The belt wears in predictably. The calf softens where it bends, the buckle dulls slightly, and after a year the holes start to show compression. That's fine. It's supposed to look used. Most of the brand's accessories don't improve with age, but this one doesn't fight it.
Price sits around €395 depending on region. You'll find it at their standalone boutiques and most department store concessions. It's also one of the few pieces that holds resale value reasonably well, mostly because the style hasn't changed in six years and the logo remains legible to people who don't follow the collections closely.
€800–€1,200: Tailored Wool Trousers
Dolce & Gabbana's tailoring comes out of the same Northern Italian workshops that produce for half the luxury market, and the trousers reflect that. High-waisted, darted at the back, with a straight leg that tapers slightly from knee to hem. The house cuts them in wool gabardine, wool-silk blends, and occasionally a wool-cashmere for winter. The fabric weights run heavier than you'd expect—around 280 grams per square metre for the gabardine, which means they hold a press and don't wrinkle across the lap after an hour of sitting.
The fit is distinctly Italian: close through the hip, enough room through the thigh, and a longer rise than most contemporary tailoring offers. They're meant to sit at the natural waist, not slung low. If you're used to mid-rise trousers, these will feel foreign for the first week. After that, everything else feels like it's sliding down.
The house makes these in black, navy, charcoal, and occasionally a tobacco brown. Avoid the ones with contrast stitching or logo embroidery at the back pocket—those read as diffusion line even when they're not. The plain versions, with a clean waistband and no exterior branding, work under almost anything. I've seen them styled under Jil Sander, under The Row, under their own baroque blouses. They don't care.
Expect to pay between €850 and €1,100 depending on the fabric. Wool gabardine sits at the lower end, wool-cashmere blends push toward the top. Sizing runs true to Italian standards, which means if you're between sizes, go up. The waistband doesn't stretch, and alterations are easier to take in than let out.
These last. I know someone who's been rotating the same two pairs since 2019, dry-cleaning them twice a year, and they still hold their shape. The gabardine pills slightly at the inner thigh after heavy wear, but that's fixable with a fabric shaver. The bigger risk is gaining or losing weight—the cut doesn't forgive a five-kilo shift.
€1,800–€2,400: Sicily Bag, Medium, Grained Calfskin
The Sicily has been Dolce & Gabbana's anchor bag since 2008, and the medium size—roughly thirty-two centimetres across the base—remains the most versatile. It's a doctor's bag, structured, with a metal frame and a top zip closure. Two rolled handles, a detachable shoulder strap, and enough internal space for a laptop, a change of shoes, and the small chaos most people carry daily.

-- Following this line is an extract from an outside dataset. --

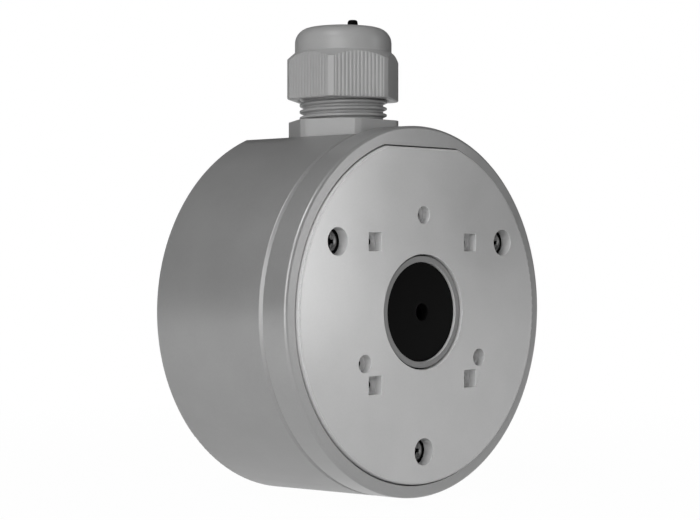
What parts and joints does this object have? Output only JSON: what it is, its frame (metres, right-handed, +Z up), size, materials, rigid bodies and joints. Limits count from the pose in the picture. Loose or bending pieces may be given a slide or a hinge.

The grained calfskin version is the one to start with. It's more forgiving than the smooth leather, which shows every scratch, and it doesn't require the same level of maintenance as the printed or embellished styles. Dolce & Gabbana offers the Sicily in black, burgundy, navy, and a rotation of seasonal colours. Black is correct. The others are harder to place unless you're already deep into the brand's aesthetic.

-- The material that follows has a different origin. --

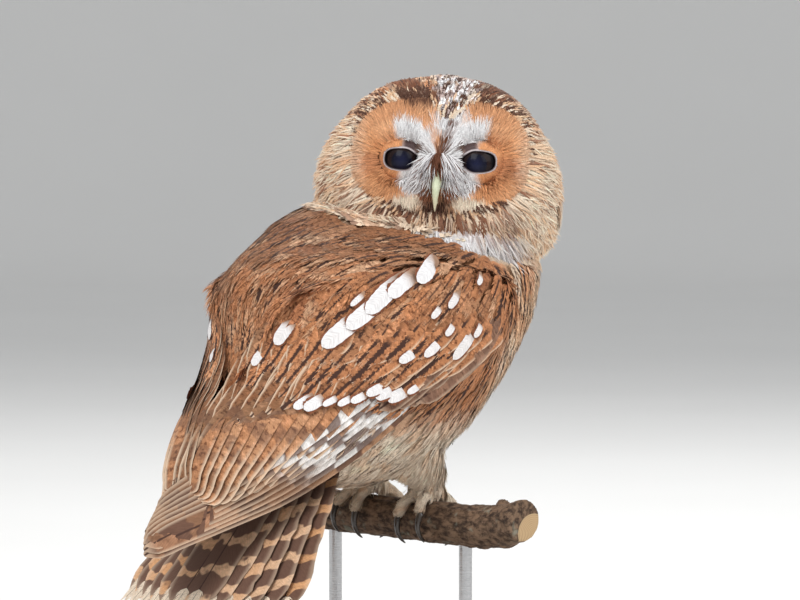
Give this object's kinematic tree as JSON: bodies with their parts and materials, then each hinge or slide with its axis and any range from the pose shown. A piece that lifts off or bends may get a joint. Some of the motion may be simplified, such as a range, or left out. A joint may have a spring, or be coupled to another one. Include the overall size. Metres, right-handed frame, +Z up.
{
  "type": "perched owl model",
  "caption": "Life-size tawny owl gripping a short branch and looking back over its right shoulder, held up by a plain round display stand.",
  "frame": {"origin": "centre of the round stand's underside, on the floor", "axes": "+Z up; the owl's body faces -Y and its right side is towards -X; its head is turned back towards -X and +Y"},
  "size_m": [0.224, 0.2659, 0.3477],
  "materials": {
    "plumage_rufous": "soft matt feathers, rufous brown with dark shaft streaks, pale bars and white spots",
    "plumage_buff": "soft matt feathers, buff to white with dark streaks",
    "plumage_face": "fine matt feathers, orange-rufous disc with white brows and a dark rim",
    "eye": "glossy, near black",
    "bill": "smooth horn, pale greenish",
    "talon": "smooth dark horn",
    "foot_feathers": "short soft feathers, whitish buff",
    "bark": "rough grey-brown spruce bark, pale cut ends",
    "stand_wood": "dark stained wood, satin",
    "stand_steel": "brushed steel"
  },
  "bodies": {
    "root": {"trunk": "plumage_buff", "neck": "plumage_rufous", "wing_right": "plumage_rufous", "wing_left": "plumage_rufous", "tail": "plumage_rufous", "head": "plumage_face", "eye_right": "eye", "eye_left": "eye", "bill_upper": "bill", "bill_lower": "bill", "leg_right": "foot_feathers", "leg_left": "foot_feathers", "foot_right": "foot_feathers", "foot_left": "foot_feathers", "perch": "bark", "stand_base": "stand_wood", "stand_rod_right": "stand_steel", "stand_rod_left": "stand_steel", "talon_right_inner": "talon", "talon_right_middle": "talon", "talon_right_outer": "talon", "talon_right_hind": "talon", "talon_left_inner": "talon", "talon_left_middle": "talon", "talon_left_outer": "talon", "talon_left_hind": "talon"}
  },
  "joints": []
}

Inside, you'll find a logo-stamped lining, a zip pocket, and two open compartments. The frame keeps the bag's shape even when it's empty, which means it photographs well but also means it doesn't compress when you need it to fit under an airline seat. The shoulder strap adjusts long enough to wear crossbody, though the bag's width makes that awkward unless you're tall.
The Sicily ages into itself if you let it. The handles darken where your hands sit, the corners scuff, and the leather takes on a matte patina that the factory finish doesn't have. This takes three years of regular use, minimum. If you rotate bags frequently, it won't happen. Some people condition the leather every six months to slow the process. I wouldn't. The bag looks better slightly worn than it does preserved.
Current retail sits around €2,200 for the grained calf in black. The price has climbed steadily since 2020, but the bag's construction hasn't changed. You're paying for the same Italian leather, the same Tuscan tanneries, the same frame hardware. Resale value holds reasonably well in the first three years, then drops. By year five, expect to recoup about fifty percent if the bag's in good condition.
Longevity and Care
Dolce & Gabbana's leather goods respond to the same care protocols as most Italian houses. Grained calf needs conditioning twice a year—less if you're in a humid climate, more if you're somewhere dry. Use a neutral cream, not a wax-based polish. The hardware tarnishes slowly, and there's no preventing it. Some people take the bag to a leather specialist for hardware replacement after five years. That costs about €150 and adds another three years of clean wear.
The tailoring holds up under regular dry-cleaning, but don't do it more than twice a year unless something spills. Wool gabardine can take a lot of wear between cleans if you air it out properly. Hang the trousers inside-out overnight after wearing them. The waistband and seat release most of their compression that way.
The belt lasts as long as the leather does, which is effectively indefinite if you're not wearing it daily. Rotate between two if you wear belts regularly. The buckle mechanism is simple—if it loosens, any cobbler can tighten the pin. That's a ten-minute fix.